Sir Michael dismissed this, saying the Supreme Court could appoint who it liked as liquidator.

He added: “As can be seen, the majority of creditors and investors do not wish for Mr Gomez to be appointed the official liquidator. Mr Gomez argues that he should not be removed. How then should the court determine this issue?”

Mr Gomez argued that he had done nothing wrong since being appointed, the only complaint against him being that he was appointed by the BC Capital Group principals.

But, while Mr Gomez said it would not be in the liquidation’s interests to disrupt work he had already started, Sir Michael conceded that the investors were “less than comfortable” that he would have to pursue their claims against the man who appointed him.

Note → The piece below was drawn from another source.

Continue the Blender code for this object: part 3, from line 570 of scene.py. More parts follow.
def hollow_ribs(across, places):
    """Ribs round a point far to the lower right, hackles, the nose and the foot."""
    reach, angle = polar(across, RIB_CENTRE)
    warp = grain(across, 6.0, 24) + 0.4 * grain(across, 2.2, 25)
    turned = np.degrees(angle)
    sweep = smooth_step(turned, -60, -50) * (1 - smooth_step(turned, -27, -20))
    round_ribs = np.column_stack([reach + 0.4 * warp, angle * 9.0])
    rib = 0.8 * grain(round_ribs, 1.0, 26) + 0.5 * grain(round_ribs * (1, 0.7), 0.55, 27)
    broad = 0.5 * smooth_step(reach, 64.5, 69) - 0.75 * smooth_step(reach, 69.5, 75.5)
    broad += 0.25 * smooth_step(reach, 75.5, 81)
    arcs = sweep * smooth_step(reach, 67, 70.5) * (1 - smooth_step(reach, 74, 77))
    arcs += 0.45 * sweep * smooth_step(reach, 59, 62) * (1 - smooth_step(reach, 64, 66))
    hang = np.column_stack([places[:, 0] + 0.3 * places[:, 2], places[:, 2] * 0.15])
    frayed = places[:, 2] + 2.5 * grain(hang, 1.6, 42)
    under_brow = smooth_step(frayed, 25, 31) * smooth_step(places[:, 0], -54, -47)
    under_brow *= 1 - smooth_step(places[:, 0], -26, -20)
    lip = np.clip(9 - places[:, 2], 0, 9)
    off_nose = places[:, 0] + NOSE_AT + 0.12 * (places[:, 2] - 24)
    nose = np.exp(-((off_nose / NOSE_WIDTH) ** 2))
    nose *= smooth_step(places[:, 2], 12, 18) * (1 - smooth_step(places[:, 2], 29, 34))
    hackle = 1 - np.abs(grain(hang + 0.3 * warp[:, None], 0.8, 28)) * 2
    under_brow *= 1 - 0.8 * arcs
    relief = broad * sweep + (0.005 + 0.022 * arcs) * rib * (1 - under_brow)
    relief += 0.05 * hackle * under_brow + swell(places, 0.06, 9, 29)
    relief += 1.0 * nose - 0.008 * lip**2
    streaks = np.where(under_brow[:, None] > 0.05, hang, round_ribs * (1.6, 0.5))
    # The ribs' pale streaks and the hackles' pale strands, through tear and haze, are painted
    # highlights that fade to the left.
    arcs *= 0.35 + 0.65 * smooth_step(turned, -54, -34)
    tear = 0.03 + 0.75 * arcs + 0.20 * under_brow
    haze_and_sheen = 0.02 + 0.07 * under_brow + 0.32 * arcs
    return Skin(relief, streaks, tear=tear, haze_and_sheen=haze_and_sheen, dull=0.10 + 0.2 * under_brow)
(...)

In rejecting the arguments put forward by Mr Simms’s clients, Sir Michael said he was not convinced that a conflict between Mr Kane’s US and Bahamian obligations would arise when it came time to distribute recovered assets to creditors.

“I am not satisfied that such a conflict will exist or, if it arises, that the court cannot resolve such conflicts if and when they arise,” he ruled.

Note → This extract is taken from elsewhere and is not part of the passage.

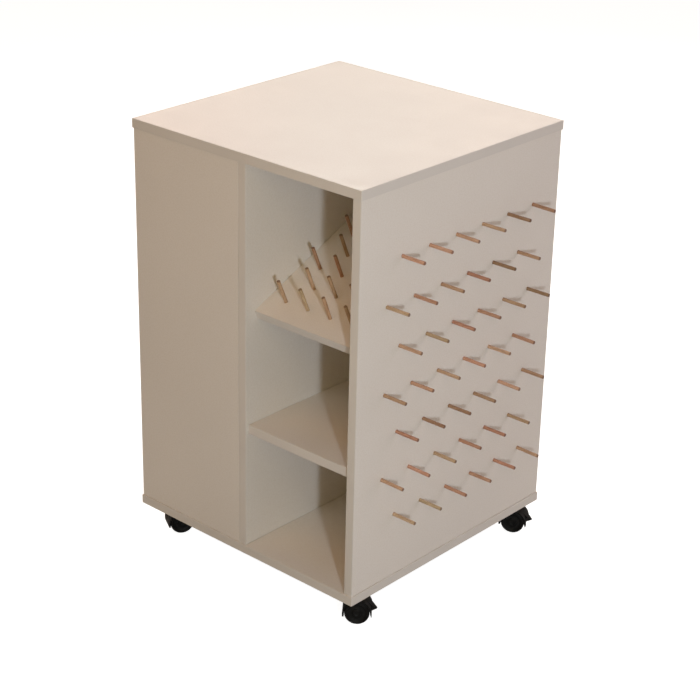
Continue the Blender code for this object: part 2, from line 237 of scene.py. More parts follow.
def bump(tree, height, strength, distance, normal=None):
    sockets = {"Height": height, "Strength": strength, "Distance": distance}
    if normal is not None:
        sockets["Normal"] = normal
    return add_node(tree, "ShaderNodeBump", sockets).outputs["Normal"]


def dim(colour, share):
    return tuple(c * share for c in colour)


def melamine_material(name, colour, roughness, pebble):
    """Printed melamine: a fine pebbled skin with faint clouding and hand marks in its gloss."""
    made, tree, shader = start_material(name, roughness)
    vector = object_coordinates(tree)
    clouds = noise(tree, vector, 3.5, detail=3)
    flecks = noise(tree, vector, 420, detail=2)
    base = ramp(tree, clouds, [(0.3, dim(colour, 0.965)), (0.7, colour)])
    fleck = ramp(tree, flecks, [(0.35, (0.965, 0.955, 0.94)), (0.6, (1, 1, 1))])
    tree.links.new(mix_colour(tree, 1.0, base, fleck, "MULTIPLY"), shader.inputs["Base Color"])
    marks = noise(tree, vector, 16, detail=5, roughness=0.65, distortion=0.6)
    gloss = remap(tree, marks, roughness - 0.06, roughness + 0.10, 0.35, 0.70)
    tree.links.new(gloss, shader.inputs["Roughness"])
    skin = noise(tree, vector, 1100, detail=2)
    waves = noise(tree, vector, 45, detail=2)
    coarse = bump(tree, waves, 0.10, 0.0004)
    tree.links.new(bump(tree, skin, pebble, 0.0002, coarse), shader.inputs["Normal"])
    return made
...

“Further, I do not regard as material the fact that Mr Kane is being proposed by Maven. Even if Maven is an affiliate of BC Capital, Mr Kane was appointed by the US District Court at the instance of the CFTC. That court had confidence in Mr Kane, and I am confident that he is not a nominee of Maven.”

And, also rejecting Mr Simms’ submission that Mr Kane was not qualified to act under the Insolvency Practitioners Act, Sir Michael concluded: “In my judgment it is in the interest of the companies that there should be cooperation between the work of the receiver and that of the liquidator.

“It serves no purpose for both of them to be going after assets separately. The creditors are not served by two different persons seeking to recover the same assets, one in the capacity of a receiver and another in the capacity as a liquidator.”

Philip Dunkley QC, of Higgs & Johnson, acted for Maven.